[MATERIAL FOR THIS TASK]:
^^^^^^^^^^^^^^^^

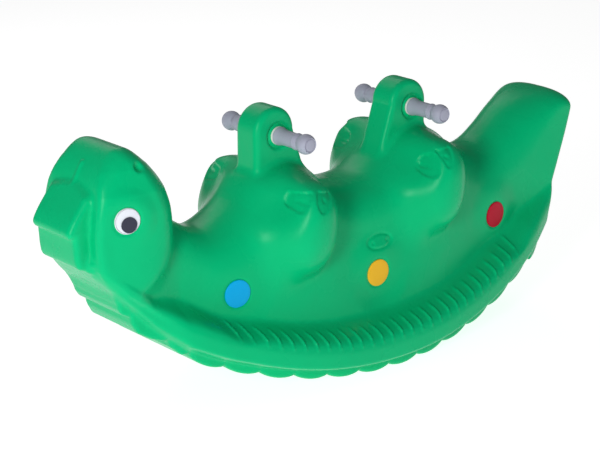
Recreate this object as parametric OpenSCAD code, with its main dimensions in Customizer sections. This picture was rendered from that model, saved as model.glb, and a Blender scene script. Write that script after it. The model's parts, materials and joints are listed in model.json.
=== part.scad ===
// Three-seat rocking seesaw shaped like a crocodile: a hollow moulded body with two
// turning handlebars, plug-in eyes and coloured spots.
// The head points to -X, the tail to +X, and the rider's left side is -Y.

/* [Body] */
// Length of the body from snout to tail
body_length = 1200; // [1160:10:1240]
// Width across the foot ledges
body_width = 376; // [352:4:400]
// Height of the handlebar axis above the floor
handle_height = 455; // [450:1:462]
// Wall thickness of the moulded body
wall = 4; // [3:0.5:5]

/* [Rocker] */
// Radius of the arc that the belly rocks on
rocker_radius = 900; // [860:10:940]
// Distance between two scallops under the belly
scallop_pitch = 70; // [60:1:74]
// Depth of the grooves between the scallops
scallop_depth = 9; // [5:1:12]

/* [Handlebars] */
// Distance between the two handlebars
handle_pitch = 330; // [324:1:336]
// Length of each handlebar from tip to tip
handle_span = 242; // [220:2:260]
// Outer diameter of the steel tube inside the grips
tube_diameter = 20; // [18:1:22]
// Diameter of the grip where the hand closes
grip_diameter = 28; // [27:0.5:30]
// Diameter of the knob at the end of each grip
knob_diameter = 37; // [34:1:40]

/* [Posts] */
// Length of each post along the body
post_length = 92; // [84:2:96]
// Thickness of each post across the body
post_thickness = 62; // [56:1:66]

/* [Discs] */
// Diameter of the coloured spots
spot_diameter = 52; // [44:1:56]
// Diameter of the white of the eye
eye_diameter = 46; // [40:1:50]
// Diameter of the pupil
pupil_diameter = 28; // [22:1:32]

/* [Hidden] */
$fn = 48;
eps = 0.01;

green = [0.02, 0.63, 0.40];
grey = [0.62, 0.64, 0.69];
steel = [0.72, 0.73, 0.75];
white = [0.90, 0.91, 0.92];
black = [0.06, 0.06, 0.07];
blue = [0.02, 0.55, 0.78];
yellow = [0.92, 0.66, 0.12];
red = [0.66, 0.04, 0.14];

// The outline below is drawn for a body 1200 long and 376 wide, and stretched to its size.
x_scale = body_length / 1200;
y_scale = body_width / 376;
// The two handlebar axes stand at the same height, one post each.
front_x = 37 - handle_pitch / 2 / x_scale;
rear_x = 37 + handle_pitch / 2 / x_scale;
// The body balances over the middle of the rocking arc.
balance_x = 35;

// Value at x of a smooth curve through the keys [[x, value], ...].
function span_of(x, keys, i = 0) =
    i >= len(keys) - 2 || x < keys[i + 1][0] ? i : span_of(x, keys, i + 1);
function slope_at(keys, i) =
    let (a = max(i - 1, 0), b = min(i + 1, len(keys) - 1))
    (keys[b][1] - keys[a][1]) / (keys[b][0] - keys[a][0]);
function curve_at(x, keys) =
    let (
        i = span_of(x, keys),
        run = keys[i + 1][0] - keys[i][0],
        t = min(max((x - keys[i][0]) / run, 0), 1)
    )
    (2 * t^3 - 3 * t^2 + 1) * keys[i][1] + (t^3 - 2 * t^2 + t) * run * slope_at(keys, i)
    + (3 * t^2 - 2 * t^3) * keys[i + 1][1] + (t^3 - t^2) * run * slope_at(keys, i + 1);
function step_up(a, b, x) = let (t = min(max((x - a) / (b - a), 0), 1)) t * t * (3 - 2 * t);

// Ridge line of the body in the middle plane, from the snout over the head, the three
// saddles and the humps under the posts, to the tail.
ridge_line = [
    [-600, 372], [-592, 394], [-575, 414], [-550, 440], [-515, 484], [-490, 500], [-465, 500],
    [-430, 466], [-400, 424], [-375, 376], [-350, 336], [-325, 320], [-300, 314], [-265, 322],
    [-225, 346], [-185, 388], [-125, 407], [-70, 394], [-30, 360], [0, 347], [35, 343],
    [80, 348], [120, 370], [160, 406], [205, 420], [260, 406], [300, 372], [335, 348],
    [365, 342], [400, 348], [440, 372], [480, 402], [520, 424], [560, 436], [585, 433], [600, 418],
];
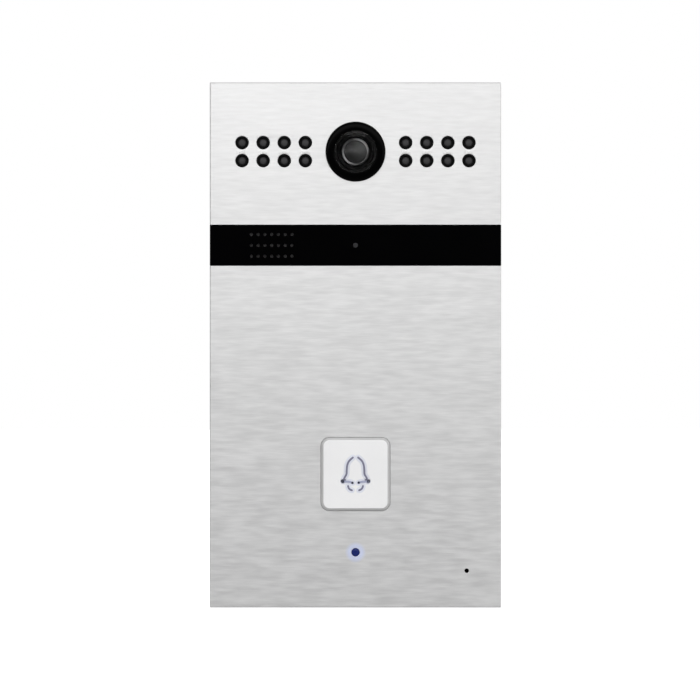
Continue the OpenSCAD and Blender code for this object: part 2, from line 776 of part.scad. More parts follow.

^^^^^^^^^^^^^^^^

[WHAT THE EXERCISE ASKS]:
Return the listing above in its exact form.

[RESPONSE FOR THIS EXERCISE]:
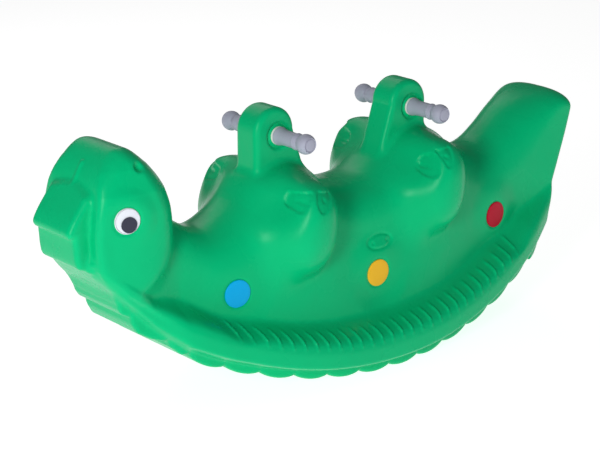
Recreate this object as parametric OpenSCAD code, with its main dimensions in Customizer sections. This picture was rendered from that model, saved as model.glb, and a Blender scene script. Write that script after it. The model's parts, materials and joints are listed in model.json.
=== part.scad ===
// Three-seat rocking seesaw shaped like a crocodile: a hollow moulded body with two
// turning handlebars, plug-in eyes and coloured spots.
// The head points to -X, the tail to +X, and the rider's left side is -Y.

/* [Body] */
// Length of the body from snout to tail
body_length = 1200; // [1160:10:1240]
// Width across the foot ledges
body_width = 376; // [352:4:400]
// Height of the handlebar axis above the floor
handle_height = 455; // [450:1:462]
// Wall thickness of the moulded body
wall = 4; // [3:0.5:5]

/* [Rocker] */
// Radius of the arc that the belly rocks on
rocker_radius = 900; // [860:10:940]
// Distance between two scallops under the belly
scallop_pitch = 70; // [60:1:74]
// Depth of the grooves between the scallops
scallop_depth = 9; // [5:1:12]

/* [Handlebars] */
// Distance between the two handlebars
handle_pitch = 330; // [324:1:336]
// Length of each handlebar from tip to tip
handle_span = 242; // [220:2:260]
// Outer diameter of the steel tube inside the grips
tube_diameter = 20; // [18:1:22]
// Diameter of the grip where the hand closes
grip_diameter = 28; // [27:0.5:30]
// Diameter of the knob at the end of each grip
knob_diameter = 37; // [34:1:40]

/* [Posts] */
// Length of each post along the body
post_length = 92; // [84:2:96]
// Thickness of each post across the body
post_thickness = 62; // [56:1:66]

/* [Discs] */
// Diameter of the coloured spots
spot_diameter = 52; // [44:1:56]
// Diameter of the white of the eye
eye_diameter = 46; // [40:1:50]
// Diameter of the pupil
pupil_diameter = 28; // [22:1:32]

/* [Hidden] */
$fn = 48;
eps = 0.01;

green = [0.02, 0.63, 0.40];
grey = [0.62, 0.64, 0.69];
steel = [0.72, 0.73, 0.75];
white = [0.90, 0.91, 0.92];
black = [0.06, 0.06, 0.07];
blue = [0.02, 0.55, 0.78];
yellow = [0.92, 0.66, 0.12];
red = [0.66, 0.04, 0.14];

// The outline below is drawn for a body 1200 long and 376 wide, and stretched to its size.
x_scale = body_length / 1200;
y_scale = body_width / 376;
// The two handlebar axes stand at the same height, one post each.
front_x = 37 - handle_pitch / 2 / x_scale;
rear_x = 37 + handle_pitch / 2 / x_scale;
// The body balances over the middle of the rocking arc.
balance_x = 35;

// Value at x of a smooth curve through the keys [[x, value], ...].
function span_of(x, keys, i = 0) =
    i >= len(keys) - 2 || x < keys[i + 1][0] ? i : span_of(x, keys, i + 1);
function slope_at(keys, i) =
    let (a = max(i - 1, 0), b = min(i + 1, len(keys) - 1))
    (keys[b][1] - keys[a][1]) / (keys[b][0] - keys[a][0]);
function curve_at(x, keys) =
    let (
        i = span_of(x, keys),
        run = keys[i + 1][0] - keys[i][0],
        t = min(max((x - keys[i][0]) / run, 0), 1)
    )
    (2 * t^3 - 3 * t^2 + 1) * keys[i][1] + (t^3 - 2 * t^2 + t) * run * slope_at(keys, i)
    + (3 * t^2 - 2 * t^3) * keys[i + 1][1] + (t^3 - t^2) * run * slope_at(keys, i + 1);
function step_up(a, b, x) = let (t = min(max((x - a) / (b - a), 0), 1)) t * t * (3 - 2 * t);

// Ridge line of the body in the middle plane, from the snout over the head, the three
// saddles and the humps under the posts, to the tail.
ridge_line = [
    [-600, 372], [-592, 394], [-575, 414], [-550, 440], [-515, 484], [-490, 500], [-465, 500],
    [-430, 466], [-400, 424], [-375, 376], [-350, 336], [-325, 320], [-300, 314], [-265, 322],
    [-225, 346], [-185, 388], [-125, 407], [-70, 394], [-30, 360], [0, 347], [35, 343],
    [80, 348], [120, 370], [160, 406], [205, 420], [260, 406], [300, 372], [335, 348],
    [365, 342], [400, 348], [440, 372], [480, 402], [520, 424], [560, 436], [585, 433], [600, 418],
];
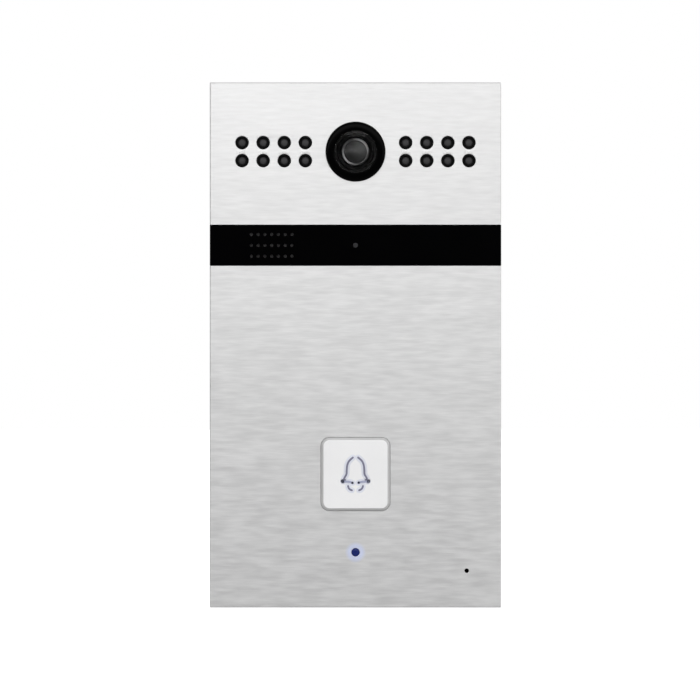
Continue the OpenSCAD and Blender code for this object: part 2, from line 776 of part.scad. More parts follow.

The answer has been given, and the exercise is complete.